QEW Group Berhad Reaffirms Business Continuity And Governance Stability

QEW Group Berhad has addressed recent media coverage concerning court proceedings involving a member of its Board of Directors, Dato’ Dr. Muhammad Iqbal. The matter is currently before the Court. In line with established legal principles and sound corporate governance practices, the Group will refrain from commenting on the specifics while proceedings are ongoing. The Company emphasised its respect for the judicial process and the importance of allowing due process to take its course. According to the Board, the proceedings relate to regulatory matters at an individual level and do not affect the Group’s operational structure, subsidiaries, financial administration, governance framework, or ongoing development initiatives.

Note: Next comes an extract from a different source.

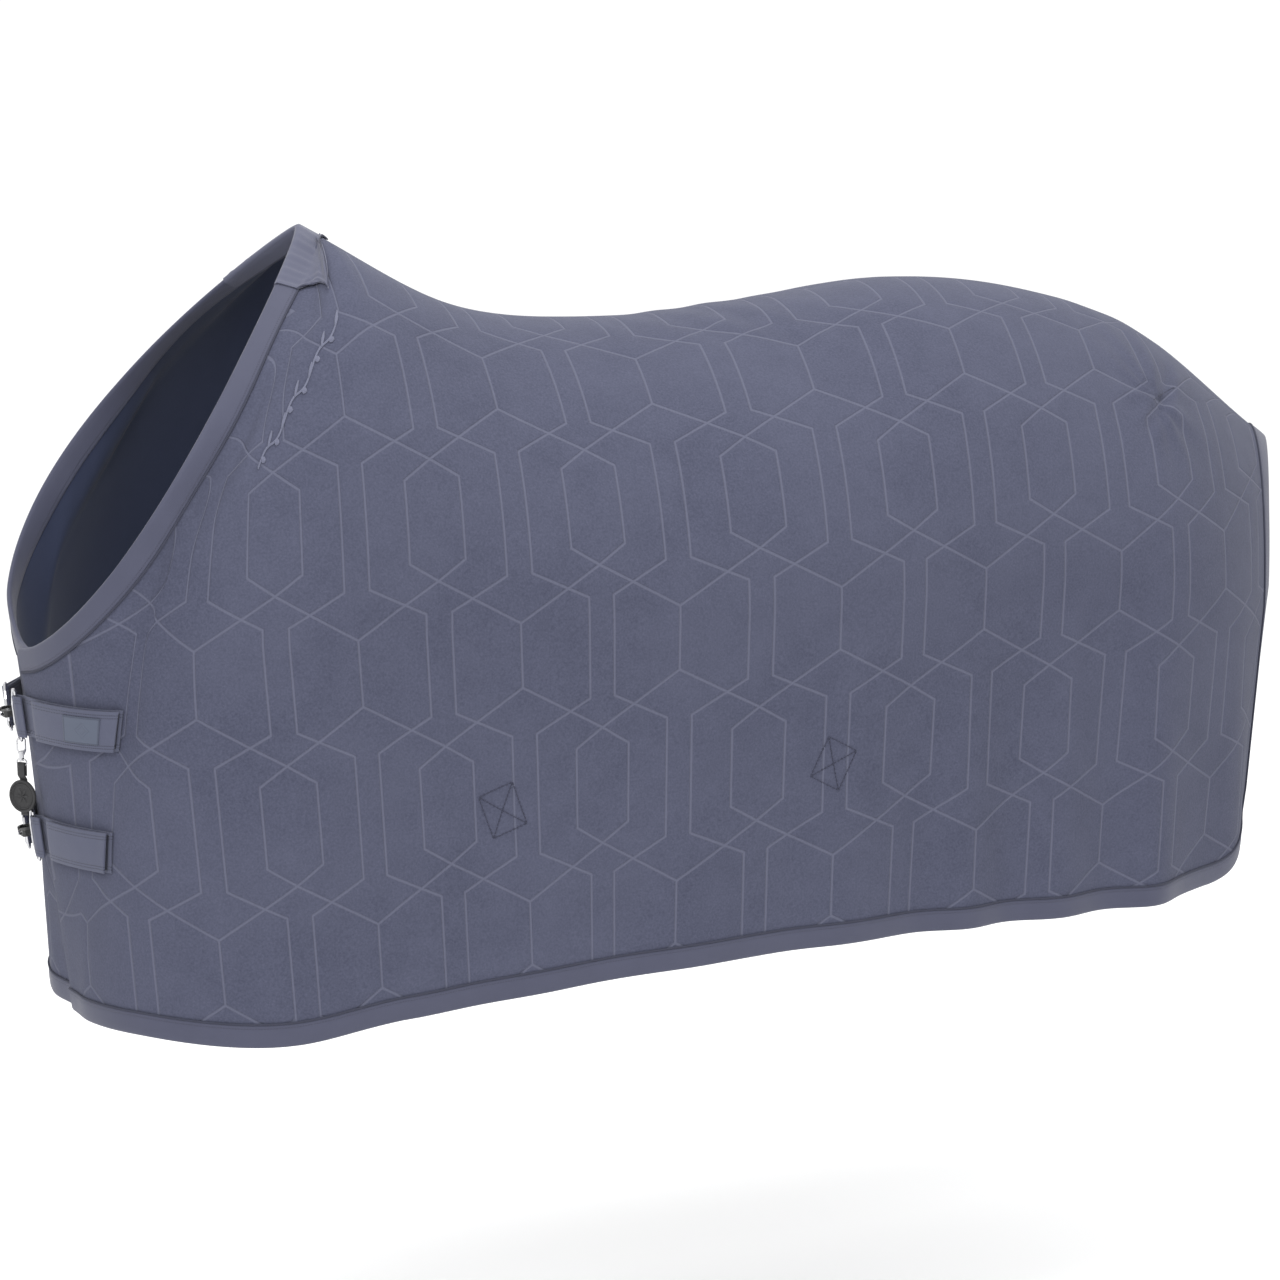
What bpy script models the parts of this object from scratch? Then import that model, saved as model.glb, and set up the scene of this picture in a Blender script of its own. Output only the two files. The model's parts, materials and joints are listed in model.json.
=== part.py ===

QEW Group reiterated that all corporate functions — including Corporate Finance & Investment (CFI), Project Management Office (PMO), Legal & Compliance, CRM, Corporate Services and Corporate Communications — continue to operate in the ordinary course of business under established governance and internal control frameworks. The Board remains focused on ensuring business continuity across its strategic programmes, upholding regulatory and governance standards, preserving stakeholder and investor confidence, and maintaining responsible corporate communication. The Group also reaffirmed the long-standing legal principle that individuals are presumed innocent until proven otherwise in a court of law. It noted that the Director has extended full cooperation to the Securities Commission throughout the investigative process and remains respectful of the Court’s role in determining the matter based on the facts and applicable law. QEW Group’s strategic initiatives — spanning infrastructure development, industrial projects and structured capital programmes — are progressing as planned, with no disruption to existing commitments or project timelines. The Company indicated that further updates will be provided where appropriate, in accordance with applicable legal and regulatory requirements.